Gelungene Inszenierung

Kalte, feuchte Luft schlägt ihnen entgegen, just als ob hinter den dicken Mauern die Tiefen des Hades oder zumindest die Geister der im Femegericht Verurteilten lauerten. Hinter dem spitzbögigen Gittertor soll das einst stattgefunden haben. Um in den Raum mit seinen leeren, düsteren Nischen zu gelangen, heißt es, über eine Gitteröffnung klettern. Ginge dieser Spalt zu, wäre man gefangen.
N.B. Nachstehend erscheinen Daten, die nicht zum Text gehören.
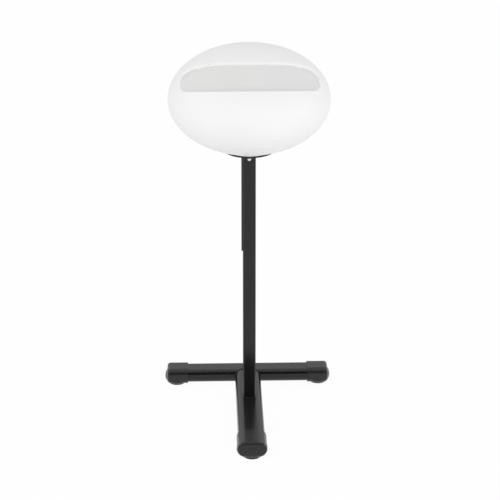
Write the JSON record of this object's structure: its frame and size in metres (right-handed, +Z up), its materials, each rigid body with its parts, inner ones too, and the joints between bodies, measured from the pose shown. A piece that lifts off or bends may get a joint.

Am anderen Ende ist zwar ein Durchlass, aber der Weg nach außen ist durch ein weiteres Gitter verschlossen. Auch das Schloss Monrepos gegenüber ist nur zu erahnen: Ein Felsen versperrt die Sicht, nur einige Strahlen Tageslicht kriechen in das Verließ. Welcher Regisseur sich auch immer den Wiederaufbau der Kapelle ausdachte – ihm ist seine Inszenierung bestens gelungen.

Und diese haben offensichtlich einige Besucher genossen, zumindest in den Nachkriegsjahren. So zeigen die Stuckreste in der Ruine des Kirchenschiffchens darüber allerlei Herzen und Namen mit Daten der 50er- und 60er-Jahre. Auch ein gewisser Ronald hat hier seine Liebe beschworen, mit grandiosem Ausblick auf das Schloss. Zu diesem wird nun, nach erneutem Kampf durch die Flora, wieder zurückgerudert, Eiland wie Kapelle der Natur überlassen. Die Graureiher, die im Schilf ihre Köpfe in die warme Sonne strecken, haben offensichtlich nichts dagegen.